IZm der Verletzung von Bestimmungen der DSGVO durch einen Adressverlag (Zuordnung einer statistisch ermittelten Parteiaffinität zu bestimmten Personen) hat der OGH mehrere Vorlagefragen an den EuGH gerichtet, und zwar

-ob der Zuspruch von Schadenersatz nach Art 82 DSGVO neben einer Verletzung von Bestimmungen der DSGVO auch erfordert, dass der Kl einen Schaden erlitten hat, oder ob bereits die Verletzung von Bestimmungen der DSGVO als solche für die Zuerkennung von Schadenersatz ausreicht;
-ob für die Bemessung des Schadenersatzes neben den Grundsätzen der Effektivität und Äquivalenz weitere Vorgaben des Unionsrechts bestehen;
-ob für den Zuspruch immateriellen Schadens eine Konsequenz oder Folge der Rechtsverletzung von zumindest einigem Gewicht vorliegen muss, die über den Ärger über die Rechtsverletzung hinausgeht.

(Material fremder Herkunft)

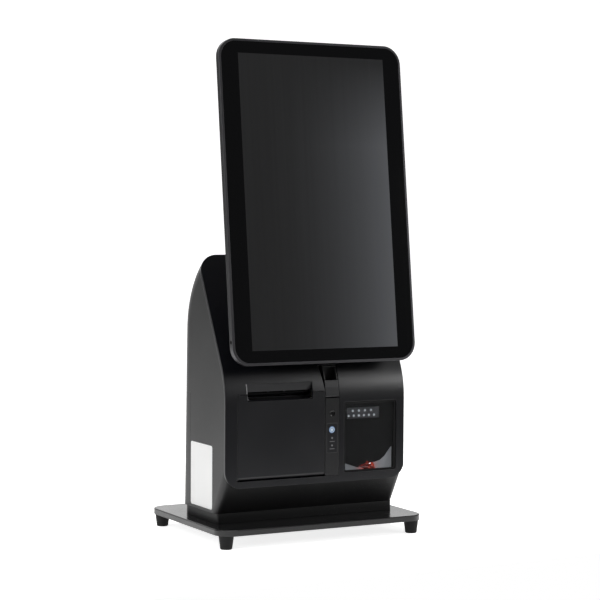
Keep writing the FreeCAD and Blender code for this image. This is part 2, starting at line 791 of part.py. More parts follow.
def screw_at(label, spot, angle, kind, length):
    """A pan head screw of a kind (shank, head and head height), with its seat at a spot.

    Its head points up, and an angle leans it back about X: 90 turns the head to +Y, 180 down.
    """
    size, head, head_height = kind
    shank = doc.addObject("Part::Cylinder", f"{label}_shank")
    bind(shank, "Radius", size / 2)
    bind(shank, "Height", length)
    bind(shank, "Placement.Base.z", -Size.of(length))
    cap = doc.addObject("Part::Cylinder", f"{label}_head")
    bind(cap, "Radius", head / 2)
    bind(cap, "Height", head_height)
    whole = joined(label, shank, cap)
    place(whole, *spot, angle=angle)
    return whole


def make_plinth(foot_screws):
    """The hollow plinth, closed on top, with a post round each screw."""
    side = half - s.plinth_inset
    front = -s.toe_reach
    rear = s.rear_reach - s.plinth_inset
    plinth = Piece("plinth")
    plinth.add("XY", box(-side, front, side, rear), plate_high, floor)
    corners = [Edges("z", x=x, y=rear) for x in (-side, side)]
    plinth.round(s.rear_edge - s.plinth_inset, *corners)
    plinth.round(s.plinth_edge, *[Edges("z", x=x, y=front) for x in (-side, side)])
    wall = s.plinth_wall
    room = Rounded(wall - side, front + wall, side - wall, rear - wall, s.rear_edge - s.plinth_inset - wall)
    plinth.cut("XY", room, plate_high, floor - wall)
    spots = plinth_screw_spots()
    plinth.add("XY", [Circle(x, y, s.foot_bore) for x, y in spots], plate_high, floor - wall / 2)
    plinth.cut("XY", [Circle(x, y, s.foot_bore / 2) for x, y in spots], plate_high, floor)
    keep(plinth)
    length = floor + s.wall + s.chassis_thick - plinth_screw_seat + 1
    screws = [
        screw_at(f"plinth_screw_{n}", (x, y, plinth_screw_seat), 180, large_screw, length)
        for n, (x, y) in enumerate(spots)
    ]
    keep(group("stand_screws", foot_screws + screws))


# ---------------------------------------------------------------- housing and covers


def casing(label, side=0, skin=0, bottom=0, front=0, toe=None):
    """The housing's outer form as a block, each face moved inwards by its own distance.

    side moves the flat sides, skin the rounded back, bottom the underside, front the front
    face and slanted panel, and toe the slanted lower front; without a toe the face runs down.
    """
    block = Piece(label)
    width = half - side
    low = floor + bottom
    far = face - 40
    rear_slope = tan(s.rear_draft)
    crown_fall = tan(s.crown_slope)
    top_y = panel_y(panel_top)
    rear_foot = s.rear_reach - skin / cos(s.rear_draft)
    crown_start = panel_top - skin / cos(s.crown_slope)
    corner_z = (crown_start - (rear_foot + floor * rear_slope - top_y) * crown_fall)
    corner_z = corner_z / (1 - rear_slope * crown_fall)
    corner_y = rear_foot - (corner_z - floor) * rear_slope
    block.add("YZ", Polygon(
        (far, low),
        (rear_y(low, skin), low),
        (corner_y, corner_z),
        (far, crown_start + (top_y - far) * crown_fall),
    ), -width, width)
    block.round(s.crown_radius - skin, Edges("x", y=corner_y, z=corner_z))
    for x in (-width, width):
        block.round(s.rear_edge - skin, Edges(x=x, y=(top_y - 60, 999), z=(low, 999)))
    high = panel_top + 90
    face_y = face + front
    bend_z = brow + (front - front / cos(s.panel_lean)) / tan(s.panel_lean)
    if toe is None:
        foot = [(face_y, low - 10)]
    else:
        foot = [(toe_y(low - 10, toe), low - 10), (face_y, toe_z(face_y, toe))]
    block.cut("YZ", Polygon(
        (far - 10, low - 10), *foot, (face_y, bend_z), (panel_y(high, front), high), (far - 10, high),
    ), -width - past, width + past)
    block.round(s.brow_radius - front, Edges("x", y=face_y, z=bend_z))
    return block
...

OGH 15. 4. 2021, 6 Ob 35/21x

Sachverhalt

Die Bekl verfügt über eine Gewerbeberechtigung als Adressenverlag und war zehn Jahre lang als Adresshändlerin mit dem Ziel tätig, ihren werbetreibenden Kunden den zielgerichteten Versand von Werbung zu ermöglichen. In diesem Zusammenhang erhob sie seit 2017 Informationen zu den Parteiaffinitäten der gesamten österreichischen Bevölkerung. Meinungsforschungsinstitute führten dazu anonyme Umfragen durch, bei denen konkrete Fragen zum Interesse an Wahlwerbung gestellt wurden. Die Ergebnisse kombinierte die Bekl mit Statistiken aus Wahlergebnissen, um letztlich mit Hilfe eines Algorithmus „Zielgruppenadressen“ nach soziodemografischen Merkmalen zu definieren, denen meistens über hundert Personen zugeschrieben wurden. Die einzelnen Personen wurden – außer bei unzureichender Signifikanz – je nach Wohnort, Alter, Geschlecht usw einer oder mehreren Marketinggruppen und -klassifikationen zugeordnet. Dafür kaufte die Bekl auch Adressdaten von anderen Adresshändlern oder aus Kunden- und Interessentendateien von Unternehmen zu. Die Basisdaten wurden mit Hilfe von Wahlergebnissen laufend aktualisiert. Jene Daten, die nicht mit einem Sperrvermerk aufgrund eines Eintrags in die Robinsonliste versehen waren, wurden an zwei politische Parteien und eine parteinahe Organisation verkauft. Die Mitarbeiter der Bekl im Bereich „Daten- und Adressmanagement“ unterlagen einer Verschwiegenheitspflicht.

Nach der ersten Medienberichterstattung über die Verarbeitung von Daten zur Parteiaffinität durch die Bekl beschloss deren Vorstand wegen der negativen öffentlichen Resonanz am 9. 1. 2019 den Rückzug aus dem Geschäftszweig des Adresshandels mit Parteiaffinitäten.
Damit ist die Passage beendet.